Collaborative Focal Segmental Glomerular Sclerosis Trial (Dr. Budisavljevic):
In cooperation with the University of North Carolina, Chapel Hill, Dr. Milos Budisavljevic is the lead investigator involved in the MUSC Component of an NIH sponsored study entitled “Focal glomerulosclerosis clinic trial”. The objective of this randomized trial is to compare the effectiveness of cyclosporine to MMF combined with pulse corticosteroids in the treatment of corticosteroid resistant focal segmental glomerulosclerosis.  The primary objective is to compare the induction of remission of proteinuria after 52 weeks of treatment with the various protocols. The remission of proteinuria 26 weeks after withdrawn of therapy will also be compared.

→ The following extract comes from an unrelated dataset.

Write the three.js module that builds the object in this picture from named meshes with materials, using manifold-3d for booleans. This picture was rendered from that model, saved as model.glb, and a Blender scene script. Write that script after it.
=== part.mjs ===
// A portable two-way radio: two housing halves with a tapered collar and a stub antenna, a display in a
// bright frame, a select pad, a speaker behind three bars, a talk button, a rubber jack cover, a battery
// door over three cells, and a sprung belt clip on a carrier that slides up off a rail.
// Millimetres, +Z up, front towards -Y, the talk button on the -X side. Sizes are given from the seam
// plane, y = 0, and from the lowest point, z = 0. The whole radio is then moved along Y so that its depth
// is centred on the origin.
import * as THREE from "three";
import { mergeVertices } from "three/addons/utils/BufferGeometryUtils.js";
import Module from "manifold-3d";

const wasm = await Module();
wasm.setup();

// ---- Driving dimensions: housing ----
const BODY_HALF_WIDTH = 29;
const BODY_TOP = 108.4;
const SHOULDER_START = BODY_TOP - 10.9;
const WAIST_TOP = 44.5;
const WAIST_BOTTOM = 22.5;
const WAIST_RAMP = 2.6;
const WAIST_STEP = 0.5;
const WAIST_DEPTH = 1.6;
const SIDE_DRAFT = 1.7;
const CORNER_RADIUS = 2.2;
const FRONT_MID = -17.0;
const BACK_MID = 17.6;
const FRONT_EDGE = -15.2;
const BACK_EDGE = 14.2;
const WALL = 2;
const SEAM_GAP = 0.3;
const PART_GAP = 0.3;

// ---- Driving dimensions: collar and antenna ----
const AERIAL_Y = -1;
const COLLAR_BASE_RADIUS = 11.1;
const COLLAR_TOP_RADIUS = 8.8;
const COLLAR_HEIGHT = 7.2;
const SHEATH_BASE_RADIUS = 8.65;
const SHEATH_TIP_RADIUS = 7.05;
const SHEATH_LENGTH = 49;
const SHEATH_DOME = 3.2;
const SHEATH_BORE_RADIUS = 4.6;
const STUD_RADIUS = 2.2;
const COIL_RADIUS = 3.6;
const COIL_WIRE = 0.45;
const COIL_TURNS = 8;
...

Additional objectives include differences between the two treatment groups in quality of life, number of adverse events and extrarenal complications as well as preservation of renal function.

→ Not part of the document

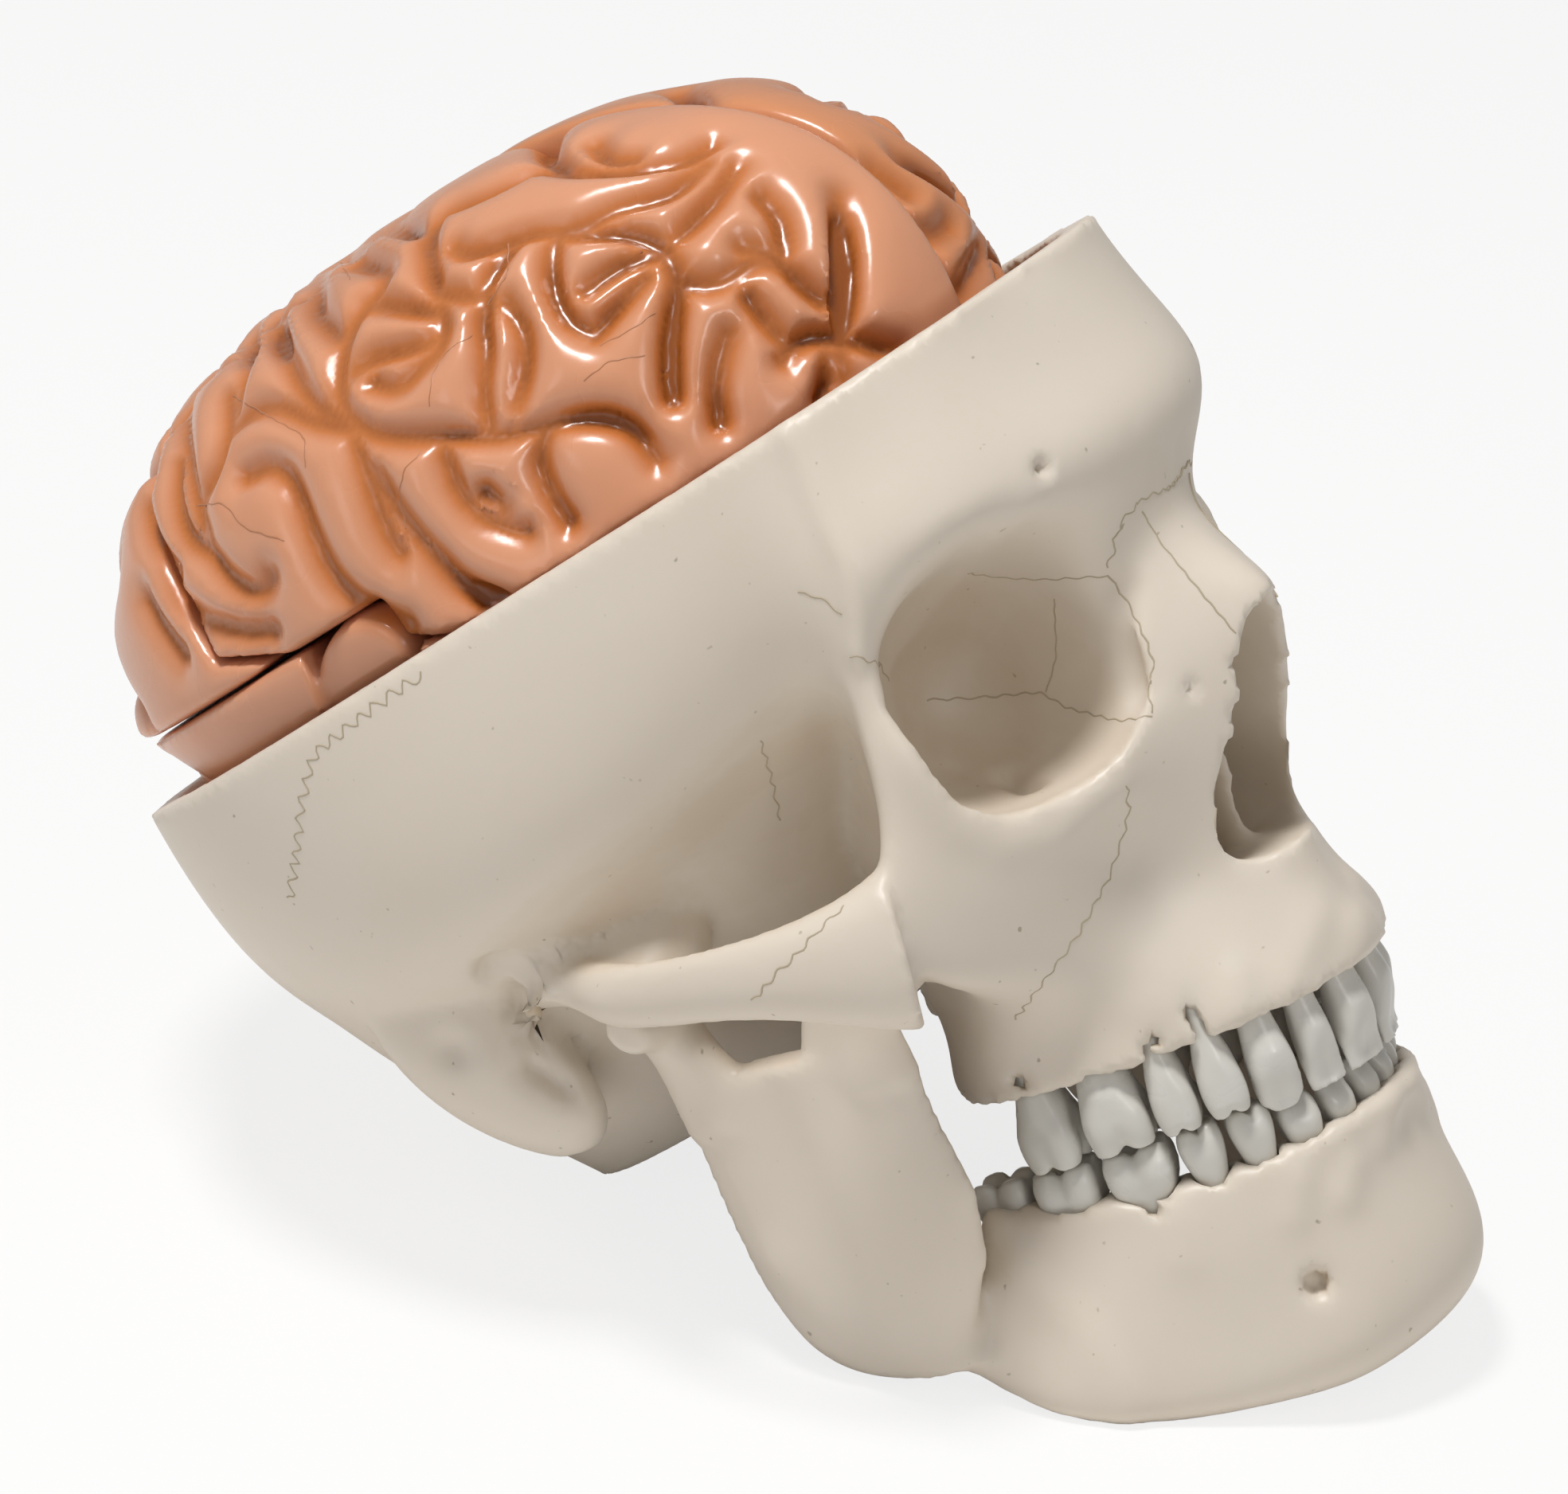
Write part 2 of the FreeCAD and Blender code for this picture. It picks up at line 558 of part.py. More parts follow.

NIH Sponsored AASK Clinical Trial: AASK Study and AASK Cohort (Dr. D. Cheek , P.I. Ploth & Gupta, sub P.I.).

AASK Multicenter Clincal Trial & AASK Cohort Multicenter Clincal Trial:
The AASK Study randomized 1176 African-American subjects between 18-70 years of age, with hypertension and impaired renal function defined by glomerular filtration rates between 20 and 65ml/min. Those subjects who qualified were randomized to one of three drug treatment regimens and to one of two goal blood pressure0 levels, normal and low. The goal of therapy was to maintain blood pressure within the participant's randomized BP range. Glomerular filtration rates were measured semiannually during the 4 year follow-up period. MUSC AASK Study recruited 65 patients, one of the highest recruitment rates of all centers. Results from the trial found that angiotensin-converting enzyme inhibitors appear to be more effective than beta blockers or dihydropyridine calcium channel blockers in slowing the rate so GFR decline. No additional benefit of slowing hypertensive nephrosclerosis disease was found with the lower blood pressure goal. (
JAMA, 11/20/02, vol 288, no 19, 2002, Results from the AASK trial - JAMA Article). 
The  AASK Cohort Multicenter Clincal Trial is the ongoing observational study for the longer term follow-up of the AASK population.  MUSC is participating in the AASK Cohort Study: D. Cheek, MD, P.I.  AASK particpants who had not reached end stage disease are being followed for blood pressure, progression of renal dysfunction and monitoring of cardiovascular events including LVH, MI and CVA. MUSC enrolled 47 participants in the Cohort.

  • The Division of Nephrology is involved in several Phase 3 and phase 4 clinical trials sponsored by pharmaceutical/device companies at any given time. Presently several such trials are ongoing (Drs. Gupta, Ulozas, Arthur, Ploth).